* start *

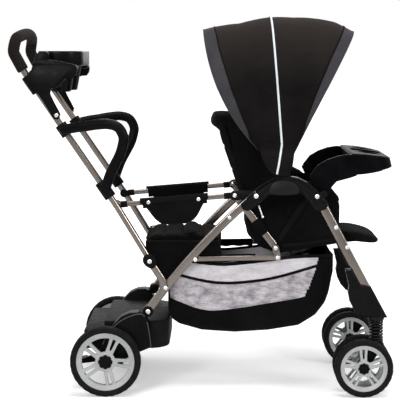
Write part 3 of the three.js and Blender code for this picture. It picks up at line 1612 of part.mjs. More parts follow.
const childArmShares = [
  [-0.12, -0.16],
  [0.08, -0.18],
  [0.26, 0.16],
  [0.4, 0.3],
  [0.82, 0.42],
  [1.0, 0.5],
  [1.0, 0.94],
  [0.72, 0.99],
  [0.42, 0.95],
  [0.12, 0.86],
  [-0.16, 0.72],
  [-0.36, 0.5],
  [-0.42, 0.4],
  [-0.24, 0.1],
];
const childArmOutline = inBox(
  TRAY_PIVOT_X,
  TRAY_PIVOT_Z,
  CHILD_TRAY_REAR_X + 4 * CHILD_TRAY_WALL,
  CHILD_TRAY_TOP_Z,
  childArmShares,
);
const childArm = plate(childArmOutline, CHILD_ARM_Y, childArmOut - GAP, BITE);
const childPinBore = rodY(
  TRAY_PIVOT_X,
  TRAY_PIVOT_Z,
  TRAY_PIN_R + PIN_GAP,
  CHILD_ARM_Y - OVERRUN,
  childArmOut + OVERRUN,
);
const childArmBored = cut(childArm, childPinBore);
const childTray = cut(
  join(cut(childBlock, underside), ...childCups, childArmBored, mirrored(childArmBored)),
  ...childWells,
  snackWell,
);
add("child_tray", childTray, blackPlastic);

// Canopy: three flat bows on one pivot at each side, and the fabric over them

const BOW_FAN = {
  rear: { angle: 118.5, reach: CANOPY_REACH_REAR, slot: 0 },
  middle: { angle: 94.4, reach: CANOPY_REACH_MIDDLE, slot: 1 },
  front: { angle: 63.5, reach: CANOPY_REACH_FRONT, slot: 2 },
};
const REAR_BULGE = 26; // degrees that the rear edge swings back near the pivot
const DOME_SHARE = 0.6; // how square the canopy's arch is

// A place on a canopy arch: the share runs from zero at the left foot to one at the right foot.
function domePoint(angle, reach, halfWidth, share, bulge = 0) {
  const turn = Math.PI * share;
  const c = Math.cos(turn);
  const s = Math.sin(turn);
  const y = halfWidth * Math.sign(c) * Math.abs(c) ** DOME_SHARE;
  const r = reach * s ** DOME_SHARE;
  const a = (angle + bulge * (1 - r / reach)) * DEGREE;
  return at(CANOPY_X + r * Math.cos(a), CANOPY_Z + r * Math.sin(a), y);
}

// The shares where both the fabric and the bows have their stations.
const DOME_STEPS = 18;
const fabricStart = Math.asin((CANOPY_FOOT / CANOPY_REACH_FRONT) ** (1 / DOME_SHARE)) / Math.PI;
const domeStops = [];
for (let j = 0; j <= DOME_STEPS; j++) {
  domeStops.push(fabricStart + (1 - 2 * fabricStart) * (j / DOME_STEPS));
}

function bow({ angle, reach, slot }, bulge = 0) {
  const y1 = bowStackOut - slot * (BOW_THICK + GAP);
  const halfWidth = y1 - BOW_THICK / 2;
  const crown = reach - CANOPY_SKIN - 2 * GAP - BOW_THICK / 2;
  const places = [0, ...domeStops, 1].map((share) =>
    domePoint(angle, crown, halfWidth, share, bulge),
  );
  const last = places.length - 1;
  const rings = places.map((p, i) => {
    const before = places[Math.max(0, i - 1)];
    const after = places[Math.min(last, i + 1)];
    const run = after.clone().sub(before).normalize();
    const spoke = p.clone().sub(at(CANOPY_X, CANOPY_Z)).setY(0);
    if (spoke.length() < BOW_HUB_R) spoke.copy(places[1].clone().sub(at(CANOPY_X, CANOPY_Z)).setY(0));
    const wide = new THREE.Vector3(0, 1, 0).cross(spoke).normalize();
    const thin = run.clone().cross(wide).normalize();
    return [
      [1, 1],
      [-1, 1],
      [-1, -1],
      [1, -1],
    ].map(([a, b]) =>
      p
        .clone()
        .addScaledVector(wide, (a * BOW_WIDE) / 2)
        .addScaledVector(thin, (b * BOW_THICK) / 2),
    );
  });
  const y0 = y1 - BOW_THICK;
  const strip = skinOver(rings);
  const hubs = [
    rodY(CANOPY_X, CANOPY_Z, BOW_HUB_R, y0, y1),
    rodY(CANOPY_X, CANOPY_Z, BOW_HUB_R, -y1, -y0),
  ];
  const bore = rodY(CANOPY_X, CANOPY_Z, BOW_PIN_R + PIN_GAP, -y1 - OVERRUN, y1 + OVERRUN);
  return cut(join(strip, ...hubs), bore);
}
add("canopy_bow_rear", bow(BOW_FAN.rear, REAR_BULGE), blackPlastic);
add("canopy_bow_middle", bow(BOW_FAN.middle), blackPlastic);
add("canopy_bow_front", bow(BOW_FAN.front), blackPlastic);

// The fabric sags between the bows and runs a little past the rear and the front bow.
const BOW_MARGIN = 1.3; // degrees of fabric that lie flat on each side of a bow
const onBow = ({ angle, reach }, turn, bulge) => ({ angle: angle + turn, reach, sag: 0, bulge });
// Rows between two bows: how far along, and the shares of the sag and of the crown.
const between = (a, b, rows, bulge) =>
  rows.map(([share, sag, crown]) => ({
    angle: THREE.MathUtils.lerp(a.angle, b.angle, share),
    reach: THREE.MathUtils.lerp(a.reach, b.reach, share) + crown * CANOPY_CROWN,
    sag,
    bulge: bulge * (1 - share),
  }));
const rearRowShares = [
  [0.27, 0.6, 0],
  [0.52, 1, 0],
  [0.77, 0.5, 0],
];
const frontRowShares = [
  [0.27, 0.3, 0],
  [0.51, 0.3, 0.55],
  [0.76, 0.1, 1],
];
const fabricFan = [
  onBow(BOW_FAN.rear, BOW_MARGIN, REAR_BULGE),
  onBow(BOW_FAN.rear, -BOW_MARGIN, REAR_BULGE),
  ...between(BOW_FAN.rear, BOW_FAN.middle, rearRowShares, REAR_BULGE),
  onBow(BOW_FAN.middle, BOW_MARGIN, 0),
  onBow(BOW_FAN.middle, -BOW_MARGIN, 0),
  ...between(BOW_FAN.middle, BOW_FAN.front, frontRowShares, 0),
  onBow(BOW_FAN.front, BOW_MARGIN, 0),
  onBow(BOW_FAN.front, -BOW_MARGIN, 0),
];
function fabricRow({ angle, reach, sag, bulge }, inward) {
  return domeStops.map((share) => {
    const drop = sag * CANOPY_SAG * Math.sin(Math.PI * share);
    const halfWidth = CANOPY_HALF_WIDTH - inward - drop / 2;
    return domePoint(angle, reach - inward - drop, halfWidth, share, bulge);
  });
}

// A sheet with thickness: an outer and an inner skin over rows of points, and its four edges.
function sheetSolid(outerRows, innerRows) {
  const wide = outerRows[0].length;
  const places = [...outerRows.flat(), ...innerRows.flat()].flatMap((p) => [p.x, p.y, p.z]);
  const inner = outerRows.length * wide;
  const faces = [];
  const square = (a, b, c, d) => faces.push(a, b, c, a, c, d);
  for (let i = 0; i < outerRows.length - 1; i++) {
    const here = i * wide;
    const next = here + wide;
    for (let j = 0; j < wide - 1; j++) {
      square(here + j, here + j + 1, next + j + 1, next + j);
      square(inner + here + j, inner + next + j, inner + next + j + 1, inner + here + j + 1);
    }
    square(here, next, inner + next, inner + here);
    const end = wide - 1;
    square(here + end, inner + here + end, inner + next + end, next + end);
  }
  const last = inner - wide;
  for (let j = 0; j < wide - 1; j++) {
    square(j + 1, j, inner + j, inner + j + 1);
    square(last + j, last + j + 1, inner + last + j + 1, inner + last + j);
  }
  const geometry = new THREE.BufferGeometry();
  geometry.setAttribute("position", new THREE.BufferAttribute(new Float32Array(places), 3));
  geometry.setIndex(faces);
  return geometry;
}
const outerRows = fabricFan.map((row) => fabricRow(row, 0));
const innerRows = fabricFan.map((row) => fabricRow(row, CANOPY_SKIN));
add("canopy_fabric", sheetSolid(outerRows, innerRows), cloth);

// Basket: an open-topped fabric trough under the seat, with hooks under the seat frame's rails

const basketStations = [
  { s: 0.0, low: 0.55, wide: 0.9 },
  { s: 0.04, low: 0.25, wide: 0.96 },
  { s: 0.1, low: 0.1, wide: 1 },
  { s: 0.22, low: 0.03, wide: 1 },
  { s: 0.4, low: 0.0, wide: 1 },
  { s: 0.6, low: 0.03, wide: 1 },
  { s: 0.76, low: 0.1, wide: 1 },
  { s: 0.88, low: 0.26, wide: 0.98 },
  { s: 0.96, low: 0.5, wide: 0.94 },
  { s: 1.0, low: 0.8, wide: 0.9 },
];
const basketSectionShares = [
  [1, 1],
  [1, 0.55],
  [0.98, 0.22],
  [0.9, 0.06],
  [0.7, 0],
];
function basketRing({ s, low, wide }, inset, topZ) {
  const span = BASKET_FRONT_X - BASKET_REAR_X - 2 * inset;
  const x = BASKET_REAR_X + inset + s * span;
  const floor = BASKET_FLOOR_Z + inset + low * (BASKET_TOP_Z - BASKET_FLOOR_Z - inset);
  const side = basketSectionShares.map(([a, b]) =>
    at(x, floor + b * (topZ - floor), a * wide * (BASKET_Y - inset)),
  );
  return [...side, ...side.map((p) => at(p.x, p.z, -p.y)).reverse()];
}
const basketOuter = skinOver(basketStations.map((b) => basketRing(b, 0, BASKET_TOP_Z)));
const basketInner = skinOver(
  basketStations.map((b) => basketRing(b, BASKET_SKIN, BASKET_TOP_Z + OVERRUN)),
);
const hookShares = [0.45, 0.62];
const lowerRailRise = (LOWER_RAIL_END_Z - LOWER_RAIL_Z) / (LOWER_RAIL_END_X - LOWER_RAIL_X);
const basketHooks = hookShares.flatMap((s) => {
  const x = BASKET_REAR_X + s * (BASKET_FRONT_X - BASKET_REAR_X);
  const low = BASKET_TOP_Z - 2 * BASKET_SKIN;
  const high = LOWER_RAIL_Z + (x - LOWER_RAIL_X) * lowerRailRise - lowerHalf - GAP;
  const hook = new THREE.BoxGeometry(
    BASKET_HOOK,
    lowerRailOut - BASKET_Y + BASKET_SKIN,
    high - low,
  ).translate(x, (lowerRailOut + BASKET_Y - BASKET_SKIN) / 2, (low + high) / 2);
  return [hook, mirrored(hook)];
});
add("basket", join(cut(basketOuter, basketInner), ...basketHooks), net);

// The origin goes under the middle of the overall length.
const extent = new THREE.Box3().setFromObject(stroller);
stroller.position.x = -(extent.min.x + extent.max.x) / 2;
console.log("frame shift along X " + stroller.position.x.toFixed(3) + " mm");

export default stroller;
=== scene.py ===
"""Sit and stand stroller: materials, soft goods, fine shapes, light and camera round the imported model."""
import json
import math

import bmesh
import bpy
from mathutils import Matrix, Vector, noise

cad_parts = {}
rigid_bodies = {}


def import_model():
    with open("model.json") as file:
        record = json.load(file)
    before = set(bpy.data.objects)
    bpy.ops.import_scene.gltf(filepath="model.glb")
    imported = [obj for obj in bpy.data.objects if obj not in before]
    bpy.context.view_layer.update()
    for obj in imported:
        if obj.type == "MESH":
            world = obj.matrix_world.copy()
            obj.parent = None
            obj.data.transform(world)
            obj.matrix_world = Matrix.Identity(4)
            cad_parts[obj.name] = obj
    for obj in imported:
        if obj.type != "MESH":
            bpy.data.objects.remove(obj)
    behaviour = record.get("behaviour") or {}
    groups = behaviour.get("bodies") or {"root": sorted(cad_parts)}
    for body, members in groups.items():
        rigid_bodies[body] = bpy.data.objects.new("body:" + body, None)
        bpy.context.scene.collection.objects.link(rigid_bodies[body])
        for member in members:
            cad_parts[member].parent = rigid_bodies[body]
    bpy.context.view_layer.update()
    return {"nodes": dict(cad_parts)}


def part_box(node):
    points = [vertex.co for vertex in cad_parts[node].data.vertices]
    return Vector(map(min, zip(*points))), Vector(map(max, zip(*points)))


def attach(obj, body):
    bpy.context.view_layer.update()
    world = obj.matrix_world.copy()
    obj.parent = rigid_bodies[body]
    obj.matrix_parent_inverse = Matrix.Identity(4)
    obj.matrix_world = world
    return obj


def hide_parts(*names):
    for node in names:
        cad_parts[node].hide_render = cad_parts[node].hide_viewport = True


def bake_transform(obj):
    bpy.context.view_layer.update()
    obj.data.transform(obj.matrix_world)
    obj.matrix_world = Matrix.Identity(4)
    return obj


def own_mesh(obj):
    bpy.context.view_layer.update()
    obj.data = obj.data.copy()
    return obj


for leftover in list(bpy.data.objects):
    bpy.data.objects.remove(leftover, do_unlink=True)
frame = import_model()

MM = 0.001
SIDES = (("left", 1), ("right", -1))
FORWARD, LEFT, UP = Vector((1, 0, 0)), Vector((0, 1, 0)), Vector((0, 0, 1))

# Pins, feet and axles: X forward and Z up in millimetres, as in the part's source.
REAR_AXLE, FRONT_AXLE = (-311, 98), (402, 81)
HANDLE_PIN, RAIL_REAR, RAIL_FRONT = (-190, 372), (-283, 525), (46, 552)
LEG_FOOT, HUB_PIN, CROSS_TUBE = (-195, 231), (104, 555), (352, 414)
GRIP_FOOT, BACK_PIN, SEAT_PIN = (-537, 898), (130, 434), (160, 405)
CASTER_X = 438
# Distances of the tubes from the middle plane.
HANDLE_Y, LEG_Y, LOWER_Y, FRONT_Y, RAIL_Y, LINK_Y = 184, 186, 201.3, 214, 168.7, 156.4

_low, _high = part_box("rear_tyre_left")
SHIFT = (_low.x + _high.x) / 2 - REAR_AXLE[0] * MM


def at(x, z, y=0.0):
    """A place in metres from millimetres forward, up and to the left."""
    return Vector((x * MM + SHIFT, y * MM, z * MM))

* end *

Given problem: Retype, exactly and in full, the lines above from the one containing "the overall length." through the one containing "cad_parts[obj.name] = obj".

Result of this exercise:
// The origin goes under the middle of the overall length.
const extent = new THREE.Box3().setFromObject(stroller);
stroller.position.x = -(extent.min.x + extent.max.x) / 2;
console.log("frame shift along X " + stroller.position.x.toFixed(3) + " mm");

export default stroller;
=== scene.py ===
"""Sit and stand stroller: materials, soft goods, fine shapes, light and camera round the imported model."""
import json
import math

import bmesh
import bpy
from mathutils import Matrix, Vector, noise

cad_parts = {}
rigid_bodies = {}


def import_model():
    with open("model.json") as file:
        record = json.load(file)
    before = set(bpy.data.objects)
    bpy.ops.import_scene.gltf(filepath="model.glb")
    imported = [obj for obj in bpy.data.objects if obj not in before]
    bpy.context.view_layer.update()
    for obj in imported:
        if obj.type == "MESH":
            world = obj.matrix_world.copy()
            obj.parent = None
            obj.data.transform(world)
            obj.matrix_world = Matrix.Identity(4)
            cad_parts[obj.name] = obj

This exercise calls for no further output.